Must read novels by Thomas Hardy

‘The more I see of life, the more I perceive that there is nothing particularly great in its greatest walks’ – Return of the Native by Thomas Hardy.

Thomas Hardy is perhaps one of the most important names among Victorian fiction writers. He is famous for his challenging representation of Victorian morality and the gender complications. His fictions were concerned about the oppressive social conventions at that time.Because of these aspects Hardy faced huge criticisms from contemporary society. Here we must have a look of some of his best creations –

Tess of The D’Urbervilles (1891)

It was regarded as his masterpiece by many critics, though it faced much criticism at the time of publication as this book dealt with the ideas of Victorian sexual morality. The protagonist, Tess, was an innocent young girl until she stepped out for some work to one of her distant cousin’s houses at The Chase. From then the turmoil begins in her life as she was sexually assaulted by her cousin Alec Durbeyfield and became pregnant. It’s difficult to judge whether it’s fortunate or unfortunate for her that her child died soon after birth. That particular phase will always make her suffer throughout her life. Her married relationship with Angle Clare won’t survive because of that incident. Finally, after so many years of suffering, she will take revenge by murdering Alec. To know the consequences, you need to read the novel.

Jude The Obscure (1895)

After the publication of this novel, Hardy faced so much criticism that he stopped writing novels forever.

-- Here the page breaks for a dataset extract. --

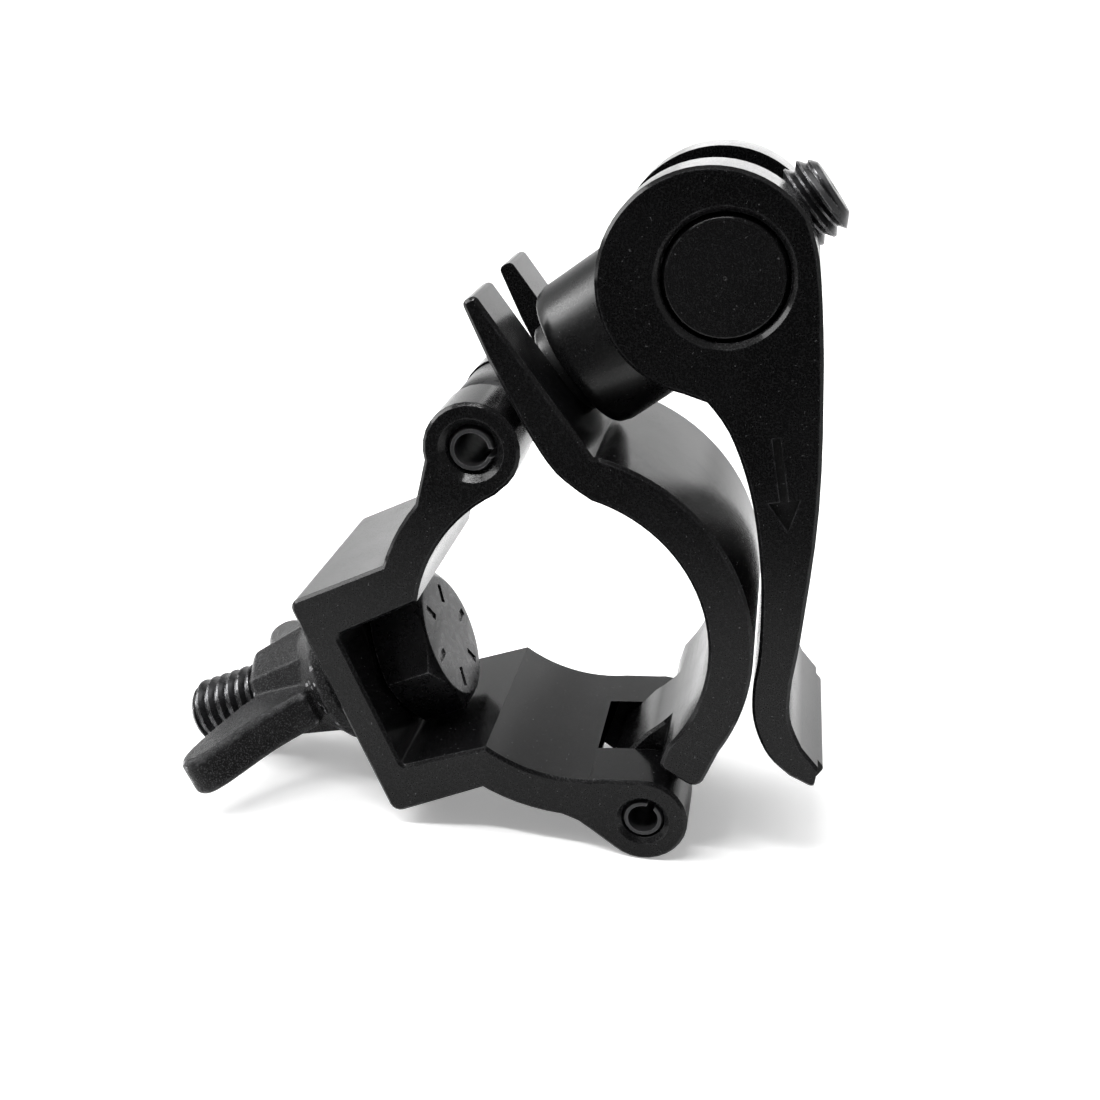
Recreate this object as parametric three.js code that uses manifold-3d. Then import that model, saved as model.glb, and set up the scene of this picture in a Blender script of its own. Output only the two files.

Jude, the protagonist of this novel had the willingness to study at the Christminster University but, because of poverty and class discrimination, he was forced to work as a stonemason. His marriage was utterly unsuccessful with Arabella, then he cherished his feelings for his cousin Sue Bridehead. Sue, a rebel of Victorian society, decided not to marry him and here begins the struggle of their lives, as they violated Victorian morality. Sue was concerned more about genuine feelings than the social institutions like marriage and religion. This decision made them and their children suffer throughout their life. The change which we observe in Sue’s character after the death of their children seems like she has finally surrendered herself in front of the strict Victorian conventions. Out of punishment fantasy, she leaves Jude and throws herself into the bed of Phillotson, her first husband. Jude returned to Arabella and died a few days later.

It doesn’t matter whether these two novels received so many hard comments, the tragedy of love between the characters will always be heart-aching for the readers.